Sturgill, a graduate student in women’s history at St. Lawrence University, handed out Post-it notes. “When they were organizing this rally, I was very excited and then just came out,” Sturgill said. “I was handing out Post-it notes for people to share their stories.”
Ann Leigh Cooper, a 30-year-old filmmaker and activist, said that survivors and their supporters no longer are going to be silent. “I am a survivor,” Cooper said. “So, I’m #MeToo and I want us to rise and have a voice.”
Although she didn’t write a note for the wall, she wanted to tell her story. “I was raped last year,” Cooper said. “I never got justice even after I reported it.”
Robert Ayers, a 64-year-old retired university professor, said his wife is a rape survivor and he was at the rally as a supporter. “I have been very active in the resistance to Trump’s regime,” Ayers said. “It strikes me that what it is happening today is very much part of the same movement. You know we have a president that among his many other failings, is clearly a sexual predator himself.”

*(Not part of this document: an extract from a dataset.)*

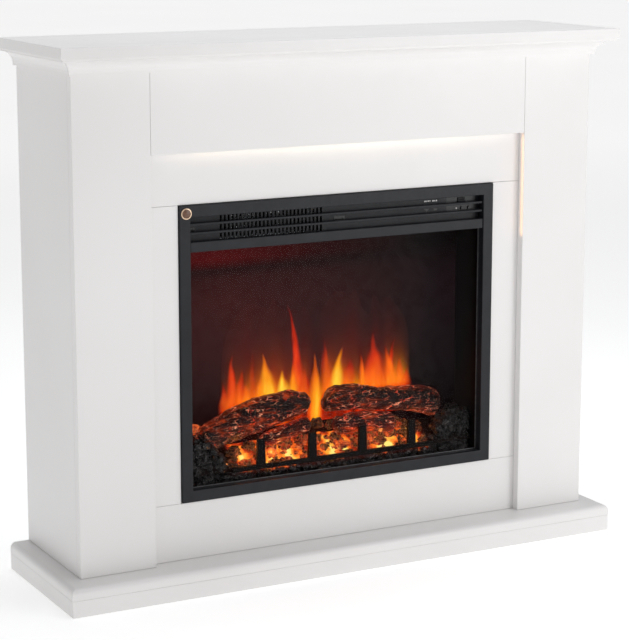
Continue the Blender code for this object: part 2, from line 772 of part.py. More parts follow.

Annmarie Haubert, 24, a co-organizer of the rally, said she wanted people to take away from the rally the feeling of solidarity. “That feeling of being together and I am not alone,” Haubert said. “I see this person, they see me. We have this thing that bonds us together. And that supporters are seen too. People who have not had their own ‘me too’ stories but support our cause that they are with us and that we see each other.”
Masae Satouchi, a 38-year-old survivor and Japanese geisha performer, was near the wall at the subway station and she said she believes that instead of being ashamed, survivors and allies should come together to make a change. “It was wonderful to meet people who had the same experiences,” Satouchi said. “I’m so happy that people started to do this movement.”
Ayers said that he hopes people have a greater sense of purpose and encouragement after the rally. “I hope they come away rejuvenated,” Ayers said.
Haubert added that it meant a lot that the #MeToo movement and women who have spoken up about assault and harassment were chosen as Time magazine’s “person of the year” because it made them feel acknowledged. “I feel like nobody is telling me I don’t believe you anymore,” Haubert said. “I feel believed and I feel like this is the time we need to be recognized.”
The Post-it notes on the subway wall from survivors and allies stayed up for about 10 minutes before New York Police Department officers took them down at 3:00 p.m. “The NYPD said we are not authorized to put this up on the wall and we had to take them down,” Cannizzaro said. “That was his boss’s order.”
Sturgill said that the police action toppressed women. “The fact that these sticky notes were taken down is a silencing action,” Sturgill said. “A systematic oppression against women and our voices because when Trump was elected people started to post notes up in Union Square and they stayed there for months.”
Cannizzaro said that organizers hope to find a wall where the notes can stay up. “People need to see these stories,” Cannizzaro said. “They need to listen because we need to change our culture where sexual harassment and sexual assault are a thing in the past, we are speaking up. We won’t take it any longer.”
Cannizzaro, survivors and allies gathered the notes that were taken down from the wall and stuck them on their clothes. “We are going to keep protesting,” Cannizzaro said. “We are going to keep having rallies. We will keep sticking Post-it notes up because we need to change culture.”